The picture made me sad. For whatever reason it appeared to me not as a picture of a single person behind a car but as a portrait of our society, what the inner life of our society might look like if we could take a picture of it. It was a picture of pervasive fear, and if it doesn’t cause everyone to hide while they’re pumping gas, it does seem to represent a widespread feeling that the world is not safe.

And then the question did occur to me: What kind of a picture of the world does this present to our children. What do they see in this picture or in so many other images that they may be presented with in the world around them? What images shape our children’s psyches and spirits? What kind of a world do children see? A world in which people are afraid of each other? Afraid to move about in public? Afraid of what’s in the woods across the street? Afraid of what’s in the mind of the person walking toward you? Afraid of what’s in the mail?

What children see is hardly a new concern of course. There’s been talk for a lot of years, for instance, about the negative effects of what children see in the media, movies, t.v., internet. Does seeing gratuitous violence or just plain too much violence or graphic and loveless sex hurt people, hurt children? And what should we do about it, and where does the responsibility lie? Important questions.

But it occurred to me that it is not just a question of what children see, ought to see, are allowed to see on a movie screen or monitor. It’s also a question of what they see in us, in the real world. It’s too easy to shove the question off on the movies. It’s not only the way reality is depicted. It’s the way reality is that can be harmful. And how extra sad it is if we are teaching our children, through the pictures of our lives we present to them, to be afraid of people, even if there is good and understandable reason sometimes to be afraid. We can debate how or whether to control media images our children see, but real life images are not very controllable.

Then I remembered the scripture again. “You shall love the Lord your God with all your heart and soul and mind and strength…and your neighbor as yourself.” In the specific context those words took on a specific meaning for me. It is not only what children see that may be the issue but what they don’t see, what is missing from the picture. It’s not so much that there are images of violence or fear all around us, manufactured or real. It’s that there aren’t equally powerful images of love. The images we have are only part of the problem. That there is fear in our world and in ourselves is only reality. But we’re in trouble if we’re missing images that tell us about another reality, that there is something stronger than fear.

That thought led to still another thought. O.K. It’s not just the made-up images we need to be concerned about, it’s the real life images. And it’s not just the images that are present in our world that should concern us, but the images that are absent. It’s also not all about the images that we see, that children see, in the outside world, it’s about the way they see and the images they carry with them on the inside. It’s not just a matter of what’s in front of the eyes but also what’s behind the eyes.
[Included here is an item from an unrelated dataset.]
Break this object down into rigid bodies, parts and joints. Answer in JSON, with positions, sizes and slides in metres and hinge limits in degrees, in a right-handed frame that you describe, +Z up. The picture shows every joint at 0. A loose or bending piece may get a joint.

How do we see, and how does what’s inside us change what we see outside us? I started out seeing a picture of someone crouched behind an automobile in fear and what I saw was a social commentary, a picture of where our society is heading, a kind of object lesson. And I worried that in some less intellectualized way that maybe that’s what children would see—a picture that communicated fear.

But there is another way of seeing that picture that I discovered as I continued to look. It is a picture after all just of another human being who yes appears to be afraid, but with different eyes I look and I see, and I want to just walk into the picture and say that there’s lots that makes me afraid too. How about if we just put our arms around each other for a few minutes and lend each other some of the strength we also have. We can see one and the same picture as a disturbing social commentary or as a call to love each other. “You shall love the Lord your God with all your heart and soul and mind…and your neighbor as yourself.”
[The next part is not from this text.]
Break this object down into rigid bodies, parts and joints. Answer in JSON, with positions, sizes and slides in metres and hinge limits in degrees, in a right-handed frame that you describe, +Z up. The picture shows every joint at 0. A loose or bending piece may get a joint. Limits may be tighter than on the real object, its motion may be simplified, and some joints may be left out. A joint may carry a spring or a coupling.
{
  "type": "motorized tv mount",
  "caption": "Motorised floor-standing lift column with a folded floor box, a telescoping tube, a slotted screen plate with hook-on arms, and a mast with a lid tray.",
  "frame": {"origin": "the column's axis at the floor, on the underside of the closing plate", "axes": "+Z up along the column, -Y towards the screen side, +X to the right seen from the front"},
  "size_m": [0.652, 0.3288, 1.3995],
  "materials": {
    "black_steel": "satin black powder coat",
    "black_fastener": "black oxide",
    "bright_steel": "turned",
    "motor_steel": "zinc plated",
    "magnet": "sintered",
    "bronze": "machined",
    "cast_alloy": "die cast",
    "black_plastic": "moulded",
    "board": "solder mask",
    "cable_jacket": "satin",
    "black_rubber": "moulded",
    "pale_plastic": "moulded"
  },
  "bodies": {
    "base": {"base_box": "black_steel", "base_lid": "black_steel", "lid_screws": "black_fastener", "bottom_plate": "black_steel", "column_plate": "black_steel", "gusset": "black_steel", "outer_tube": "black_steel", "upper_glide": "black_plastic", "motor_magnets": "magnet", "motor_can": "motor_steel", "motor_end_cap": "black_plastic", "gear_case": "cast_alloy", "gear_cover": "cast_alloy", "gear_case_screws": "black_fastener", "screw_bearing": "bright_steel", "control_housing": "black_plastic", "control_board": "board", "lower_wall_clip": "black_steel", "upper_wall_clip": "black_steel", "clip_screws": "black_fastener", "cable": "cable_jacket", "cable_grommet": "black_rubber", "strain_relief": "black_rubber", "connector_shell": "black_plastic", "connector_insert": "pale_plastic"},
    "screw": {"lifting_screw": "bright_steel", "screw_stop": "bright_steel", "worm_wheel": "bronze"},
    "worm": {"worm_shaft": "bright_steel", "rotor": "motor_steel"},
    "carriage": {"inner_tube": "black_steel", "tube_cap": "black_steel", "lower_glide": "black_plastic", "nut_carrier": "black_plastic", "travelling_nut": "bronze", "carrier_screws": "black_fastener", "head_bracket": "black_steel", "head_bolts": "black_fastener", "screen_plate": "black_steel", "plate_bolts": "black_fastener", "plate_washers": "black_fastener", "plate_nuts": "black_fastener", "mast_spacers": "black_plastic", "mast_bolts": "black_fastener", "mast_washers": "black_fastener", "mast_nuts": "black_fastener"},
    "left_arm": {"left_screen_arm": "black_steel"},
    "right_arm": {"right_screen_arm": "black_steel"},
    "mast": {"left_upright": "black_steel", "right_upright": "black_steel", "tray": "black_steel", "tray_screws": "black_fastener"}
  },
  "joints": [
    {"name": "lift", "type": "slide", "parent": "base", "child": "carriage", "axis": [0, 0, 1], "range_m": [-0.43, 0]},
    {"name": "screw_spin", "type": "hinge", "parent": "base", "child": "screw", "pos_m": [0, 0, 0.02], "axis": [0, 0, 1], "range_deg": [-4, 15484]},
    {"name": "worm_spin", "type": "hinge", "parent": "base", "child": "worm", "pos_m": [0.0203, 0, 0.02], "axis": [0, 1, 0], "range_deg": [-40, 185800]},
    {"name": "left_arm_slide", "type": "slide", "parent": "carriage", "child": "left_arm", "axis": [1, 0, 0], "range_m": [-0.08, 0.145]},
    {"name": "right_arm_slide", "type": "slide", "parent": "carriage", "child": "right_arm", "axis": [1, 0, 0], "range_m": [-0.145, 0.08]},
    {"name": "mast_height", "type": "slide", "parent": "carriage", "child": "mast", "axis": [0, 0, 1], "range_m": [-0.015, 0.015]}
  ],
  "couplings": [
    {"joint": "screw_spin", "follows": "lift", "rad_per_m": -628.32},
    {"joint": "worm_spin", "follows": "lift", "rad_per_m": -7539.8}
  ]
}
I know Jesus was answering a question about commandments. He said these were the greatest. But I hear them in a different way, not so much “do this” as an invitation, a hope, a prayer. How do we help our children to see their world and other people with eyes of love? How do we help pictures, what children see, become invitations to love? I don’t propose any short answers to that. I only suggest it is important—that we help our children not only to have loving things to see, but to have eyes that see lovingly, and what is equally likely, that we allow our children to help us to have eyes that see lovingly. “You shall love—you are made—to love the Lord your God with all your heart and soul and mind…and your neighbor as yourself.”

And, in addition to some holy, loving spirit that informs the eyes we see the world with, dreams. We pray for dreams, don’t we? Even for ourselves, whatever age we are, that there be dreams inside of us still. But especially for our children. That they have dreams inside their heads and their hearts. Things they can see on the inside. Dreams, of course, about some imagined future that is good and that have them in the picture. Dreams about what they might grow to do or be. Dreams that are not squashed by people who tell them they are no good, or treat them as though they are no good, or a world that tells them they are no good.

But other kinds of dreams too, not only individual dreams, ambitions to do or be this or that. But shared dreams. Dreams not only about who I might be, but who we might be. In the church we talk a lot, I hope we talk a lot, about the kingdom of God, the reign of God. Maybe that’s too fancy, too remote, too religious, too…something. But however we think about it, or talk about it, we surely pray for some common dreams to be planted in the spirits of our children and to thrive in our own. Without those dreams too, what children see will not be nearly enough.

As I said at the beginning, I don’t speak in the spirit of trying to offer some policy proposals or action plans. Simply to begin to try to give voice to some fragments of prayers, prayers that at least speak of some things we hope we are about. Like finding ways to say in ways that are embedded in our living that love is stronger than fear. Like finding ways to see with eyes of love. Like discovering dreams that are not just yours or mine but ours.

These are some things I pray that we may be about for the sake of our children, for God’s sake, for the wholeness of our souls. Amen.